Between his first appearance and 1934, when his tenure in the strip ended, Bucky lived his entire youth in the Silly Symphonies strip. He was born (in a litter of 17), grew up, had a lot of youthful adventures, and finally married his sweetheart, June, daughter of the Mayor.
Ten years later, Bucky's story was continued in the back pages of Walt Disney's Comics & Stories. Tho married, Bucky had apparently not lost his taste for adventure. Sidekicked by his pal, Bo, whom he'd met during his youthful wanderings, he had a new one every month until #120 (September, 1950). In #121, he was replaced by Grandma Duck.
Bucky would scarcely be remembered in America, were it not for the fact that the scripts were written in meter and rhyme. This distinction has kept interest in the character alive for decades (albeit at a low level), leading to sporadic reprints and even an occasional attempt at revival. A recent such attempt occurred in 1998. Gladstone Comics published a series of six Bucky Bug stories, in which rhyming English-language scripts, written by Donald D. Markstein, were applied to stories first published in The Netherlands.

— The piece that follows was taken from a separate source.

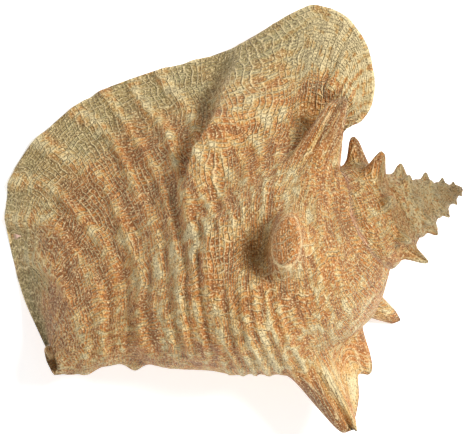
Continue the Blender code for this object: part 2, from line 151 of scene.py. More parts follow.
# places where the ribs of the back run, the first and last only shape the spacing
ribPlaces = np.array([(0.26, 0), (0.335, 1), (0.40, 2), (0.465, 3), (0.535, 4), (0.63, 5), (0.72, 6),
                      (0.80, 7), (0.88, 8), (0.96, 9)])
ribHeights = {"lip": 3.1, "back": 2.1, "fine": 0.4, "short": 1.5, "wing": 1.6, "seam": 1.0}
ribPeriods = {"short": 0.048, "wing": 0.034, "seam": 0.043}
ribPowers = {"back": 1.8, "short": 1.6, "wing": 1, "seam": 3}
# where each kind of rib comes in and goes out, in growth and in place
ribGrowths = {"back": (0.05, 0.2), "lip": (0.35, 0.6), "drift": (0.62, 0.8), "short": (-0.02, 0.05, 0.2, 0.3),
              "wing": (0.58, 0.7), "seam": (0.27, 0.33, 0.56, 0.66)}
ribFields = {"back": (0.27, 0.34, 0.86, 0.95), "short": (0.0, 0.08, 0.3, 0.4), "wing": (0.0, 0.08),
             "seam": (0.02, 0.1), "seamToFold": (-0.03, 0.03)}
ribDrift = 0.04      # how far the ribs shift in place towards the lip's edge
# how far the ribs of the back wander in place, with the sine's turning per unit of growth and of place
ribWander = [(0.007, 9, 14), (0.005, 23, 31)]
# how unequal those ribs are, with the same two numbers, and how the fine ones shift against them
ribPatches = {"share": 0.25, "perGrowth": 7, "perPlace": 40}
fineShift = {"amount": 0.4, "perGrowth": 5}
# the short ribs and the seams run aslant and waver along the growth
shortLine = {"slope": 0.08, "waver": 0.006, "perGrowth": 31}
seamLine = {"growth": 0.30, "place": 0.09, "slope": 0.5, "waver": 0.004, "perGrowth": 40, "edgeSlope": 0.1}
# the small knob at the lower edge; the shell's radius and the section's length there turn places into lengths
edgeKnob = {"growth": -0.005, "place": 0.675, "radius": 22, "sectionLength": 125, "reach": 5.0, "height": 4.5}
# the short crack and the long groove near the suture, where the last turn meets the spire, with the share of
# painted shade the groove gets against the crack
sutureCrack = {"growth": 0.37, "growthReach": 0.035, "place": -0.325, "placeReach": 0.008, "depth": 1.8}
sutureGroove = {"growth": (0.1, 0.18, 0.33, 0.38), "place": -0.382, "placeReach": 0.012, "depth": 1.5,
                "shade": 0.4}
# height, size and seed of the lumps of the worn surface, and the growth they come in over
surfaceLumps = [(0.9, 13.0, 3), (0.5, 5.5, 7), (0.2, 2.4, 9)]
lumpsFrom = (-1.2, -0.4)
# long lumps that follow the sheet, with the lattice points per unit of growth and of place
sheetLumps = {"height": 0.22, "perGrowth": 90, "perPlace": 8, "seed": 11, "growth": (-0.6, 0.0)}

# growth, place, reach in growth, reach in place, amount: orange stains, and pale places below zero
stains = [
    (0.50, 0.79, 0.15, 0.12, 0.9), (0.58, 0.56, 0.11, 0.20, 1.5), (0.40, 0.88, 0.12, 0.08, 0.5),
    (0.38, 0.11, 0.06, 0.07, 0.8), (0.46, 0.14, 0.06, 0.08, 0.6), (0.30, 0.26, 0.07, 0.10, 1.2),
    (0.46, 0.42, 0.08, 0.12, 0.4), (0.22, 0.07, 0.04, 0.035, 0.9), (0.26, -0.03, 0.03, 0.05, 0.9),
    (0.16, 0.20, 0.08, 0.12, 0.5), (0.40, 0.50, 0.16, 0.08, 0.5), (0.20, 0.62, 0.12, 0.12, 0.45),
    (0.42, -0.07, 0.03, 0.08, 0.8), (0.60, 0.02, 0.03, 0.16, 0.8), (0.25, -0.37, 0.14, 0.03, 0.9),
    (0.10, -0.08, 0.12, 0.12, -0.5), (0.30, -0.17, 0.12, 0.08, -0.5), (0.04, -0.04, 0.06, 0.1, -0.5),
    (0.70, -0.02, 0.09, 0.16, -0.9), (0.78, -0.1, 0.08, 0.25, -1.1), (0.76, 0.10, 0.07, 0.08, -0.8),
    (-2.6, 0.2, 1.5, 1.5, -1.1), (0.61, 0.05, 0.025, 0.035, 1.5), (0.25, 0.95, 0.4, 0.08, 0.6),
    (0.47, 0.0, 0.05, 0.06, -0.8), (0.36, -0.02, 0.06, 0.12, -0.9), (0.10, 0.15, 0.08, 0.12, -0.7),
    (0.68, 0.12, 0.1, 0.08, -0.6)]
# how strongly forms stain or are painted: painted shade on one side of the crease and painted light on the
# other, spines (turned to pale over spireGrowth), the upper spine and each millimetre of the arch
formStainsAndShading = {"crease": 2.2, "creaseLitSide": 1.0, "spines": 0.6, "spireGrowth": (-0.5, -0.7), "tube": 0.8,
              "arch": 0.08}
# the pink glaze: growth on the old turn inside the last one, distance past the suture, growth where it stops
# short of the lip's edge
glaze = {"growth": (-1.1, -0.98, -0.37, -0.29), "pastSuture": (-3, 3), "margin": (0.765, 0.79)}
# the worn end of the canal, which has no glaze: station, distance from the axis, how dark painted shade makes
# its inside
wornCanal = {"station": (198, 212), "fromAxis": (11, 16), "shade": 0.55}

meshGrid = {"firstGrowth": -5.4, "fineFrom": -1.1, "spireStep": 0.015, "whorlStep": 0.0066, "lipStep": 0.0041,
            "columns": 168, "spireSkip": 3, "innerSkip": 6}
rimBends = (0.5, 1.0, 1.4)    # angles of the extra rows round the lip's edge


# A monotone cubic through a table's points: each stretch is a Hermite cubic whose end slopes are weighted
# harmonic means of the neighbouring straight slopes.
def curveThrough(table, column, place):
    xs = table[:, 0]
    ys = table[:, column]
    place = np.clip(place, xs[0], xs[-1])
    step = np.diff(xs)
    slope = np.diff(ys) / step
    tangent = np.empty_like(ys)
    tangent[0] = slope[0]
    tangent[-1] = slope[-1]
    before, after = slope[:-1], slope[1:]
    w1 = 2 * step[1:] + step[:-1]
    w2 = step[1:] + 2 * step[:-1]
    same = before * after > 0
    safeBefore = np.where(same, before, 1.0)
    safeAfter = np.where(same, after, 1.0)
    tangent[1:-1] = np.where(same, (w1 + w2) / (w1 / safeBefore + w2 / safeAfter), 0.0)
    i = np.clip(np.searchsorted(xs, place) - 1, 0, len(xs) - 2)
    u = (place - xs[i]) / step[i]
    return ((2 * u**3 - 3 * u**2 + 1) * ys[i] + (u**3 - 2 * u**2 + u) * step[i] * tangent[i]
            + (3 * u**2 - 2 * u**3) * ys[i + 1] + (u**3 - u**2) * step[i] * tangent[i + 1])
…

(In other languages, Bucky's charm doesn't depend on clever writing, but on the inherent visual appeal of tiny characters surrounded by normal objects, seen in comics like The Teenie Weenies and The Pixies.)

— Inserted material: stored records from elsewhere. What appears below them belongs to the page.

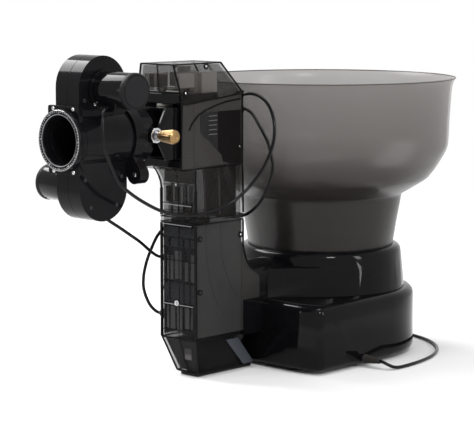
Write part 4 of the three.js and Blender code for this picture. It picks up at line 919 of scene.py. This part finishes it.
# Bowl
bowl = {
    "wall": 2.2,
    # radius, height
    "rim": [(137.9, 284.0), (138.75, 284.0), (138.88, 284.5), (138.7, 284.88), (137.9, 284.88), (137.9, 284.0)],
    "outer": [
        (75.7, 107.3), (75.7, 112.4), (76.6, 119), (79.2, 136), (82.6, 155), (83.6, 161.5), (84.3, 164.6),
        (86.6, 166.4), (92.0, 169.6), (101.6, 175.4), (107.4, 179.0), (112.0, 182.6), (118.2, 190.6), (121.6, 195.8),
        (124.8, 201.2), (128.2, 207.0), (130.4, 211.4), (131.7, 216.4), (132.3, 226), (132.7, 240), (133.6, 256),
        (134.4, 268), (135.2, 275.4), (136.2, 279.6), (137.6, 282.6), (138.7, 284.2), (138.9, 284.9),
    ],
}


def makeBowl():
    outer = bowl["outer"]
    inner = []
    for i, (r, h) in enumerate(outer):
        r0, h0 = outer[max(i - 1, 0)]
        r1, h1 = outer[min(i + 1, len(outer) - 1)]
        length = math.hypot(r1 - r0, h1 - h0)
        end = i in (0, len(outer) - 1)
        across, rise = (1, 0) if end else ((h1 - h0) / length, (r0 - r1) / length)
        inner.append((r - bowl["wall"] * across, h - bowl["wall"] * rise))
    profile = outer + inner[::-1] + [outer[0]]
    piece = bevelled(lathe("ballBowl", profile, "z", (0, 0, 0), "frost", 128, roundAngle), 0.5, 3, 50)
    rideAs(piece, "stand")
    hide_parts("ball_bowl")
    rim = lathe("bowlRimLine", bowl["rim"], "z", (0, 0, 0), "rimLine", 128)
    rideAs(rim, "stand")


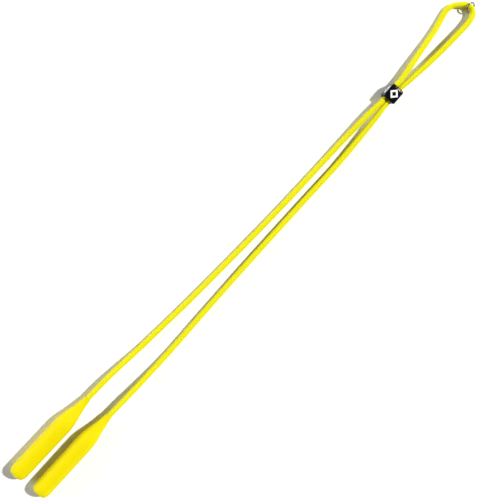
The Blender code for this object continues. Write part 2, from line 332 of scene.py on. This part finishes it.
def ferrule_material():
    n = Nodes("ferrule_metal")
    cloud = n.noise(700, detail=3)
    grain = n.noise(5000, detail=3)
    tone = n.mix(cloud, (0.55, 0.53, 0.50, 1), (0.70, 0.69, 0.66, 1))
    n.set(Base_Color=tone, Metallic=1.0, Roughness=n.scaled(grain, 0.28, 0.45),
          Normal=n.bump(grain, 0.00002, 0.3))
    return n.material


CORD, SLEEVE = cord_material(), sleeve_material()
BEAD, MARK = bead_material(), mark_material()
STEEL, FERRULE = steel_material(), ferrule_material()


# ================================================================ cord
# The same route as the solid model's: from inside the left sleeve, up the left
# strand, through the bead, round the loop, back through the bead and down the right.
CORD_R, CORD_R_SLEEVE, CORD_R_BEAD, LIE = 1.52, 1.26, 1.22, 1.58
SLEEVE_LEN, SLEEVE_Z = 55.0, 4.92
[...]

Bucky Bug has more-or-less been animated. One of the Silly Symphony cartoons, Bugs in Love (1932), directed by Burt Gillett (Li'l Eightball), sports characters who, tho unnamed, strongly resemble Bucky and June. Bucky, too, had been unnamed in his earliest appearances. (This was the subject of a contest in which readers submitted proposed names — and the original version of the winning entry was "Buckey".) But Bucky had already been running in newspapers for nine months when the cartoon was released. (It was the last Silly Symphony made in black & white, by the way)

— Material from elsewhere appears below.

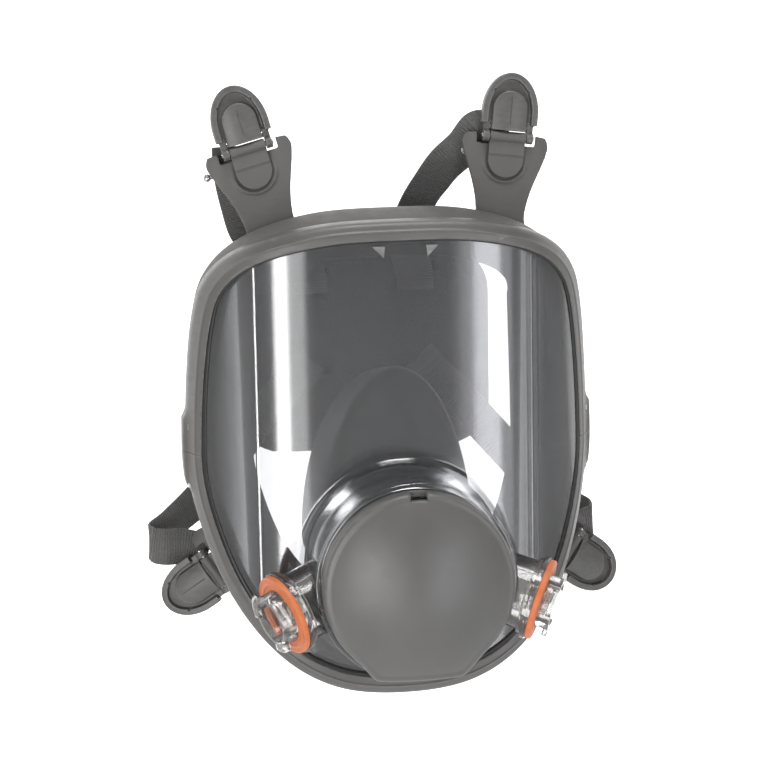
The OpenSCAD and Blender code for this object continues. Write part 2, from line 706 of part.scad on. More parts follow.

Bucky does have a curious connection to Disney animation, however. In 1947, an elderly bug named Bootle Beetle became one of his supporting characters. Bootle also appeared in several Donald Duck cartoons — which stands as the only known indication that there is any connection at all between Bucky's little junkpile world and the universe in which nearly all other Disney characters reside.